The site also provides the address for Amanda's defense fund and suggests other ways to help as well, such as donating airline miles.

Prosecutors allege that Kercher, 21, had her throat cut when a sex game involving Knox, 21, her Italian boyfriend Raffaele Sollecito, 24, and an unemployed drifter, Rudy Guede, turned violent.

Guede, 21, who was born in Ivory Coast but emigrated to Italy as a child, was last month found guilty of murder and sexual assault by a Perugia court and sentenced to 30 years in jail.

Knox and her former lover go on trial in Perugia on Dec 4.

Knox's mother says her daughter finds prison life extremely hard but writes and reads a lot, studies Italian, French, German and Russian and hopes to become a translator once she is released.

Her portrayal in the Italian press as sexually precocious was wrong, her parents said.
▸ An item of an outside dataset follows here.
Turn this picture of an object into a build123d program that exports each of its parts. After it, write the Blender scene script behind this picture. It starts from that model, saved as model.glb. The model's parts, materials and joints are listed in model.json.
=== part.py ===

"She was never a man-eater," her father told the Italian magazine. "She had her first sexual encounter when she was in her final year of high school, whereas these days kids start at 13 or 14 years old. It's true she smoked marijuana from time to time, but she certainly wasn't a drug addict."

On the day that Miss Kercher was found dead, Miss Knox phoned home, telling her mother: "Something strange has happened, Mom. I don't really understand, I'm fine but something odd has happened."

"That was the beginning of our nightmare," Mellas said. "We'd like to say to the investigators in the case they should get to know our daughter and spend a bit of time with her. Then they would have no doubt about her innocence."